The salesman uses the same pitch over and over, about multiple cars that CBS Atlanta News documented had been in accidents.

"If the car has frame damage, accidents reported, I report all of that to you," the salesman said.

It was the same tactic used by Alpha Cars when we investigated them two years ago. CBS Atlanta found Alpha Cars provides customers with clean Carfax reports as their so-called "proof" the cars had never been in a crash.

"No accidents on either of these cars?" our undercover photographer asked.
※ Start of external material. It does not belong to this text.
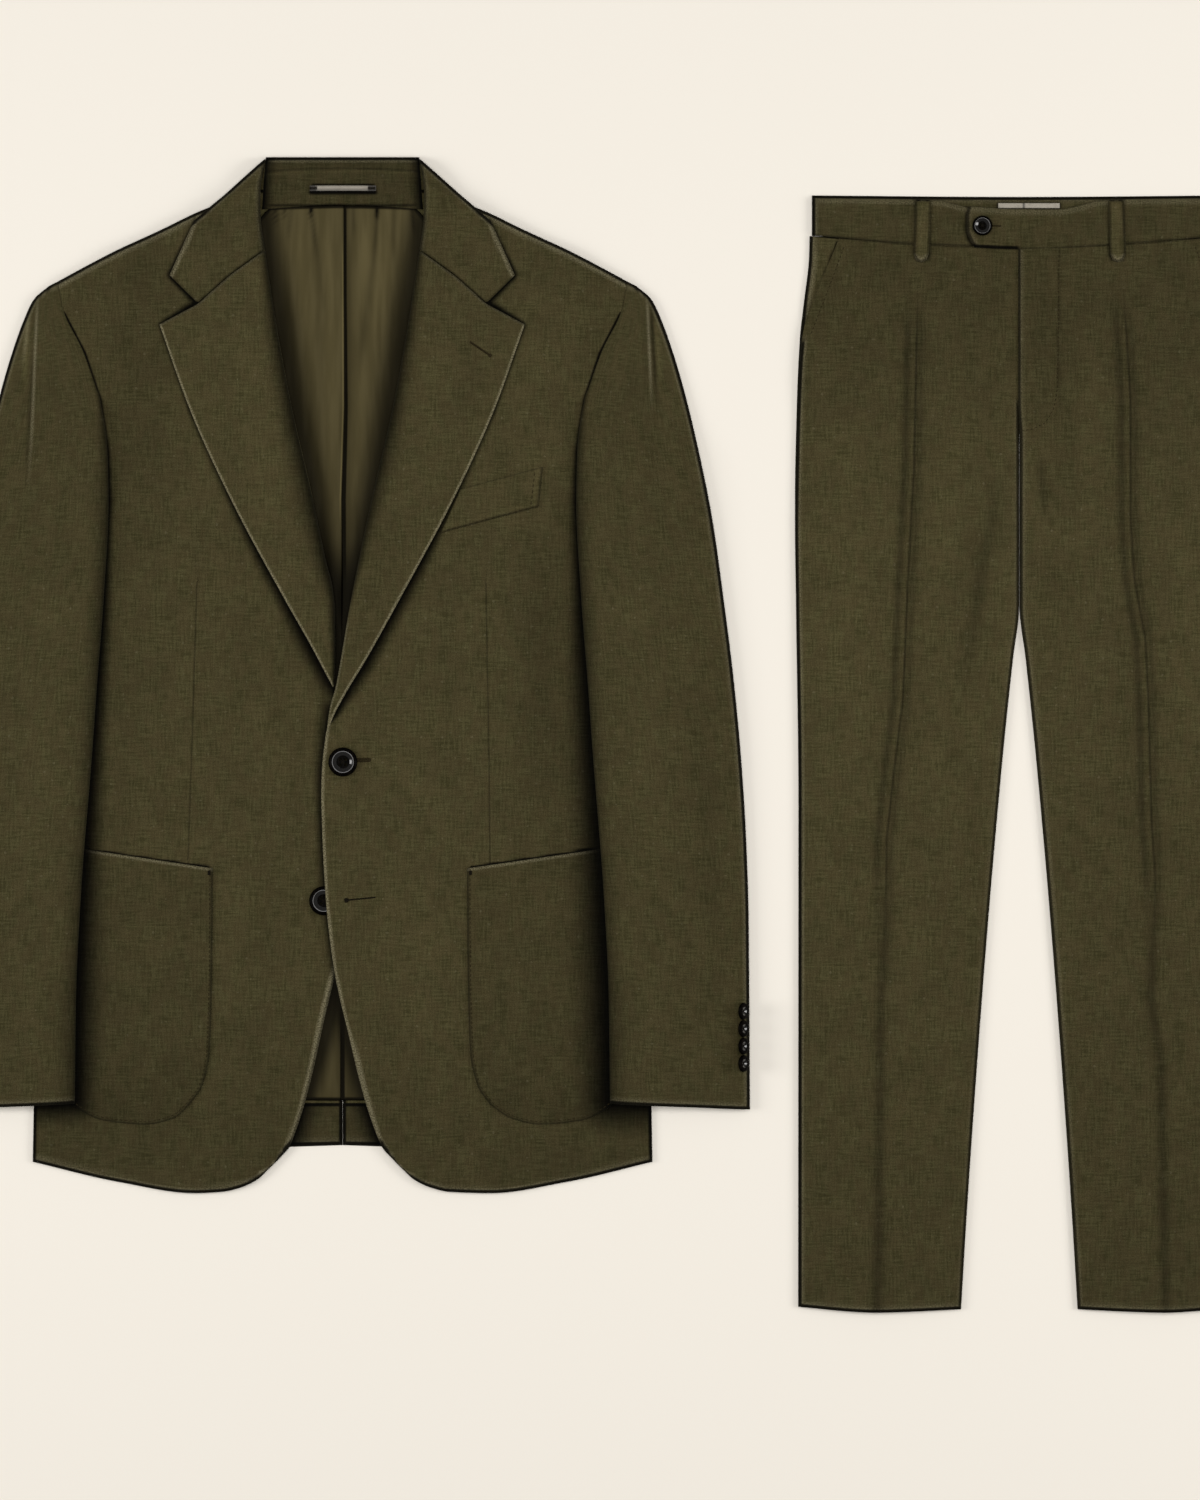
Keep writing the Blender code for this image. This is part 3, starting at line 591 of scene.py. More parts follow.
def flat_cut(edges):
    """A piece's size as cut: (width, length) in metres and area in square metres."""
    share = np.linspace(0, 1, 200)
    inner, outer, top, bottom = edges
    rim = np.concatenate((top(share), outer(share), bottom(share)[::-1], inner(share)[::-1]))
    area = abs((rim.conjugate() * np.roll(rim, -1)).imag.sum()) / 2
    return (np.ptp(rim.real) * MM, np.ptp(rim.imag) * MM), area * MM * MM


def stand_in(piece, nodes):
    """The piece stands for its CAD nodes, which are hidden, and rides with the suit."""
    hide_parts(*nodes)
    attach(piece, "root")


def lay(piece, edges, nodes):
    """The piece stands in for its CAD nodes. Its size and area as cut are worked out, and nothing uses them.
    """
    stand_in(piece, nodes)
    size, area = flat_cut(edges)
    area = min(area, size[0] * size[1])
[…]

"No," the salesman replied.

But the evidence of the accidents are documented in Autocheck history reports. Those reports show the cars we asked about were announced at auction as having major frame damage when Alpha Cars bought them. And even though this information was provided to company, the salesman failed to disclose these potentially dangerous defects.

"I could tell he was lying to me about certain things," said customer Kyle Brown.

Brown almost bought a car from Alpha Cars. The salesman, he said, tried to pass off the car Brown was going to buy as only having a few minor bumps and scratches.

"I went home and ran an Autocheck report and it came back as having frame damage," Brown said. "If you get in another accident to the point where the car already has frame damage, or unibody damage, it's not going to hold up as well in another accident."

"I want to talk to you about the crashed cars you're selling here," Saltzman said to the Alpha Cars owner.

When we went to confront him, he locked himself inside the office for 20 minutes while we stood outside waiting for a response.

"Can you tell me why your door is locked?" Saltzman asked as the owner hid behind the locked door and yelled for a salesman to call 911.

"We know you guys are passing off cars that have been in accidents as if they're accident free. Can you tell me why you continue to do that?" Saltzman asked a salesman on the lot.

"It's not me," he replied.

"Is there some directive to tell people that these cars don't have damage on them?" Saltzman questioned.

"I run Carfax reports for everybody, but I mean, I'm just an employee. You know, I'm not going to get involved in this," the salesman responded.

The Secretary of State has not issued a business license for AAA-GA and they're not registered with Georgia's Used Car Board.

Both Alpha Cars and AAA-GA have an "F" rating with the Better Business Bureau with more than a 17 reported complaints from unhappy customers.